### [Short problem]
Beginning with the first line below, please repeat the material exactly, ending with the line that includes "return share * share * (3 - 2 * share)".

■ ■ ■

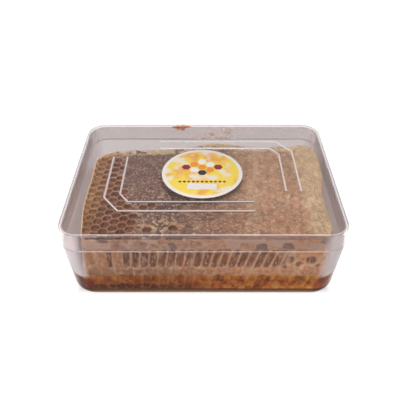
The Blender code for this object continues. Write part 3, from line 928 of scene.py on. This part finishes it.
def slab_point(place, z, margin):
    """The slab's surface at height z before the knife's marks, grown by a margin, and which way it faces."""
    quarter, on_corner, share = SLAB_PLACES[place]
    draft = COMB_DRAFT * (COMB_TOP - z) + max(COMB_BOTTOM + COMB_FOOT_EDGE - z, 0)
    half = Vector((COMB_RIGHT - COMB_LEFT, COMB_BACK - COMB_FRONT)) / 2 - Vector((draft, draft))
    half += Vector((margin, margin))

    def arc(number, part):
        radius = max(COMB_CORNERS[number % 4] + margin, 0)
        out = heading(math.radians(90 * (number + part)))
        return corner_middle(number % 4, half.x, half.y, radius) + out * radius, out

    if on_corner:
        point, out = arc(quarter, share)
    else:
        start, out = arc(quarter, 1)
        point = start.lerp(arc(quarter + 1, 0)[0], share)
    point = point - point.normalized() * slab_wave(point) + slab_middle()
    if point.y > 0:
        point.y += back_reach(point.x) * point.y / COMB_BACK
    point.x *= side_share(point.x, point.y, z)
    return point, out


def smooth(share):
    share = min(max(share, 0), 1)
    return share * share * (3 - 2 * share)


def cut_marks(point, out, z):
    """What the knife laid open here: depth, how hollow, how pale and the tone of the cell."""
    on_side = smooth((max(abs(out.x), abs(out.y)) - 0.8) / 0.2)
    if abs(out.y) > abs(out.x):
        along, centre, span = point.x, slab_middle().x, COMB_RIGHT - COMB_LEFT
    else:
        along, centre, span = point.y, slab_middle().y, COMB_BACK - COMB_FRONT
    in_front = out.y < -0.5
    share = (along - centre) / span + 0.5
    lean = CUT_CELL_LEAN[0] + (CUT_CELL_LEAN[1] - CUT_CELL_LEAN[0]) * min(max(share, 0), 1)
    depth, hollow, pale, tone = 0.0, 0.0, 0.0, 0.5
    for row, (low, high, bite, row_hollow, row_pale) in enumerate(CUT_ROWS):
        if in_front and row and not TUBES_FROM_X < point.x < TUBES_TO_X:
            continue
        across = (along - centre - lean * (z - (low + high) / 2)) / CUT_CELL_STEP
        number = round(across)
        if in_front and row == 1 and number == CLOSED_TUBE:
            continue
        seed = Vector((number * 1.37, row * 5.1, out.x * 3 + out.y * 7))
        shift = noise.noise(seed) * CUT_CELL_SHIFT
        foot, tip = low + max(shift, 0), high + min(shift, 0) - abs(shift) * 0.5
        beside = (across - number) * CUT_CELL_STEP
        radius = CUT_CELL_RADIUS * (1 + 0.12 * noise.noise(seed * 2.3))
        beyond = max(foot + radius - z, z - (tip - radius), 0)
        away = math.hypot(beside, beyond) / radius
        inside = smooth((1.05 - away) / 0.35)
        edge = smooth(1 - abs(away - 1.08) / 0.22)
        if inside > 0:
            tone = 0.5 + noise.noise(seed * 1.9)
        depth = max(depth, inside * bite * (0.75 + 0.5 * noise.noise(seed * 3.1)))
        hollow = max(hollow, inside * row_hollow)
        # The lowest row shows a pale crescent at the foot of every other cell
        crescent = row == 0 and z < foot + radius * 0.8
        pale = max(pale, edge * (number % 2 * 0.8 if crescent else row_pale))
    if in_front and z > ROUND_CELLS_FROM_Z:
        for x, height, radius, bite in ROUND_CELLS:
            away = math.hypot(point.x / MM - x, z / MM - height) / radius
            inside = smooth((1.0 - away) / 0.4)
            depth += inside * bite * MM
            hollow = max(hollow, inside if bite > 0 else inside * 0.15)
            pale = max(pale, smooth(1 - abs(away - 1.05) / 0.2) * 0.9)
    return depth * on_side, hollow * on_side, pale * on_side, tone


def is_open(middle):
    """Cells stand open in a strip along the left side, wider to the front, and here and there beyond."""
    edge = OPEN_EDGE_X - OPEN_EDGE_SLOPE * (middle.y - OPEN_EDGE_Y)
    ragged = noise.noise(Vector((middle.x, middle.y, 0)) / RAGGED_LENGTH) * 5.3 * MM
    alone = any(math.hypot(middle.x - x, middle.y - y) < LONE_CELL_REACH for x, y in LONE_OPEN_CELLS)
    return alone or middle.x + ragged < edge


def wandered(point):
    """Bees never build a perfect grid: turns it a little and lets it drift."""
    turned = Matrix.Rotation(CELL_TURN, 2) @ point
    return turned + noise.noise_vector(turned.to_3d() / WANDER_LENGTH).xy * CELL_WANDER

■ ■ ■

### [Solution to this task]
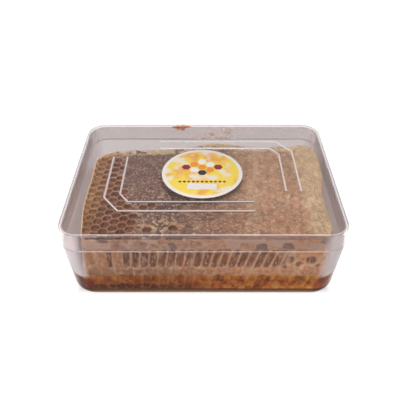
The Blender code for this object continues. Write part 3, from line 928 of scene.py on. This part finishes it.
def slab_point(place, z, margin):
    """The slab's surface at height z before the knife's marks, grown by a margin, and which way it faces."""
    quarter, on_corner, share = SLAB_PLACES[place]
    draft = COMB_DRAFT * (COMB_TOP - z) + max(COMB_BOTTOM + COMB_FOOT_EDGE - z, 0)
    half = Vector((COMB_RIGHT - COMB_LEFT, COMB_BACK - COMB_FRONT)) / 2 - Vector((draft, draft))
    half += Vector((margin, margin))

    def arc(number, part):
        radius = max(COMB_CORNERS[number % 4] + margin, 0)
        out = heading(math.radians(90 * (number + part)))
        return corner_middle(number % 4, half.x, half.y, radius) + out * radius, out

    if on_corner:
        point, out = arc(quarter, share)
    else:
        start, out = arc(quarter, 1)
        point = start.lerp(arc(quarter + 1, 0)[0], share)
    point = point - point.normalized() * slab_wave(point) + slab_middle()
    if point.y > 0:
        point.y += back_reach(point.x) * point.y / COMB_BACK
    point.x *= side_share(point.x, point.y, z)
    return point, out


def smooth(share):
    share = min(max(share, 0), 1)
    return share * share * (3 - 2 * share)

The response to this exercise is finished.